Côté IT, nous investissons chaque année pour le développement de notre outil central qui regroupe les fonctions de gestion de portefeuilles, de compliance, de contrôle des abus de marché et que nous faisons progresser régulièrement avec de nouveaux modules. En parallèle, nous avons intégré la solution Hokus dédiée à l’assurance-vie afin de gagner en productivité sur la partie administrative et les reportings. Nous travaillons cette année sur la signature électronique et nous lancerons en 2025 une application mobile à destination des clients.
Face à la montée du numérique, quel est le rôle de l’homme ?
Il n’est pas question que le client interagisse avec une intelligence artificielle, mais de gagner en productivité sur l’ensemble des tâches. Si les clients rejoignent Bordier, c’est parce qu’ils s’attachent à une relation de grande proximité avec leur banquier. Il leur offre de la stabilité, des compétences techniques, de la performance mais aussi de l’écoute, de la confiance réciproque qui se construit sur le temps long, grâce à une compréhension des enjeux familiaux que l’on acquiert avec l’expérience. La visibilité sur la pérennité des équipes et de notre structure est aussi un point très important dans un contexte de consolidation du secteur. La stratégie de Bordier & Cie s’inscrit sur le très long terme
Comment vous différenciez-vous sur votre offre de private equity ?

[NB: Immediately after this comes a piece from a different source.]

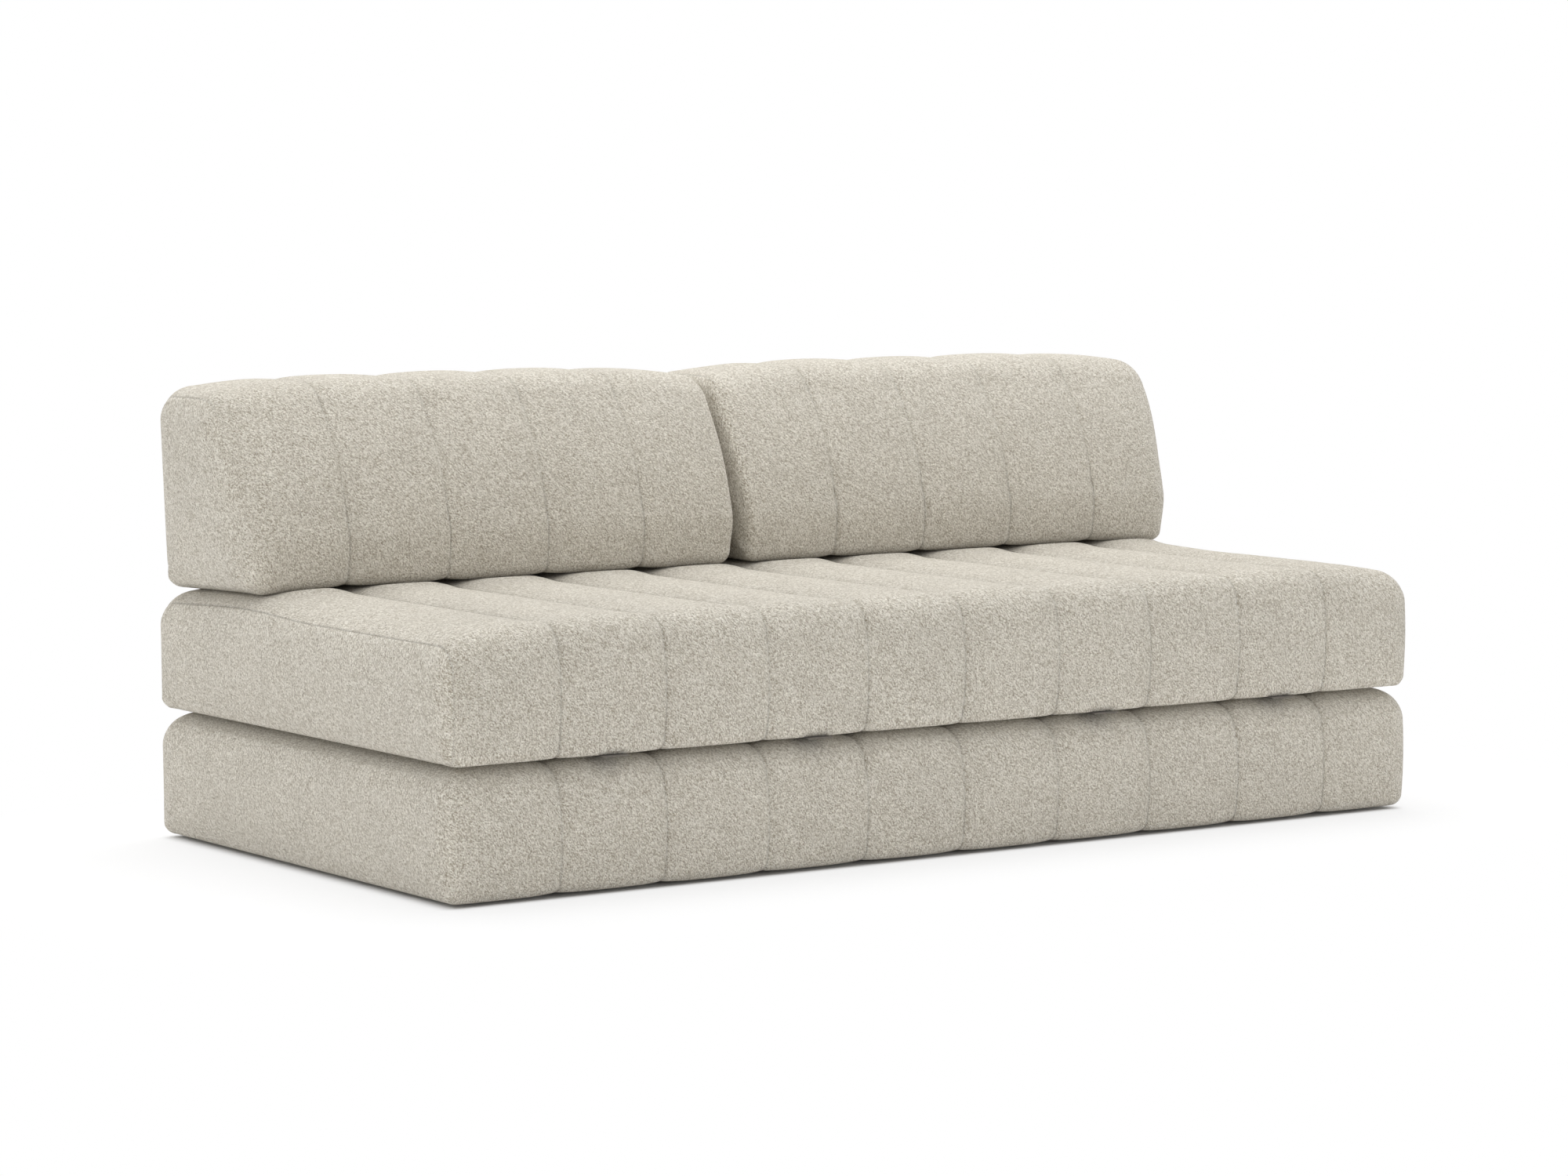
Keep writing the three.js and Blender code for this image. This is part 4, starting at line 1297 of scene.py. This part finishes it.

Nous avons gagné des grands clients grâce à notre offre sur cette classe d’actifs. À ce jour, 10 % de nos encours sont engagés au sein de fonds non cotés, private equity ou dette privée. Chaque année depuis sept ans, nous proposons deux à trois opportunités d’investissement au sein de fonds de gérants et de classes d’actifs différents, et nous aidons ainsi nos clients à se constituer un portefeuille sans passer par des feeders, et ce via des véhicules historiquement réservés à une clientèle institutionnelle. Sur toute la durée de vie du fonds, nous synthétisons les reportings trimestriels en mettant en évidence les points clés et nous communiquons auprès de nos clients sur les investissements ou cessions des fonds.
Comment sélectionnez-vous ces fonds ?
L’idée est d’apporter de la diversification aux allocations grâce à des sociétés de gestion dont les équipes sont stables et les track records reconnus. C’est ensuite une question de calendrier de levées de fonds, de professionnels avec lesquels nous aimons travailler, et de fidélité si les promesses sont tenues.
La dette privée fait beaucoup parler d’elle. Pourquoi ?
Les fonds de dettes ont eu une place à prendre lorsqu’en 2022 les banques se sont partiellement retirées des financements de LBO et d’opérations de croissance externe. Par ailleurs, la forte hausse de l’euribor a rendu ce type d’investissement beaucoup plus attractif que lors de la décennie passée.
Tous vos gérants et banquiers privés sont certifiés AMF Finance durable, envisagez-vous d’autres actions pour soutenir la finance responsable ?
Au-delà de notre projet de rejoindre les PRI, nous intégrons dans nos processus de stock picking une analyse de risque ESG fournie par Sustanalytics. Nous proposons également une large gamme de fonds classés article 8 et 9 selon la réglementation SFDR pour répondre aux besoins de nos clients en quête d’impact. J’ajouterai toutefois que, selon nous, celui qui souhaite avoir par ses investissements financiers un impact direct sur la décarbonation de l’économie ou le social doit en priorité se tourner vers des investissements non cotés.
Comment vous adaptez-vous aux durcissements de la réglementation ?
Les processus réglementaires sont devenus si lourds qu’ils poussent à l’industrialisation et à une certaine standardisation, pour ne pas dire un rétrécissement de l’offre des banques privées. Or, il se développe chez les clients fortunés une demande pour plus de personnalisation, de transparence, d’absence de conflits d’intérêts, et c’est là que des Maisons comme Bordier & Cie, agiles, indépendantes et disposant d’une belle envergure, ont tout leur sens et légitimité.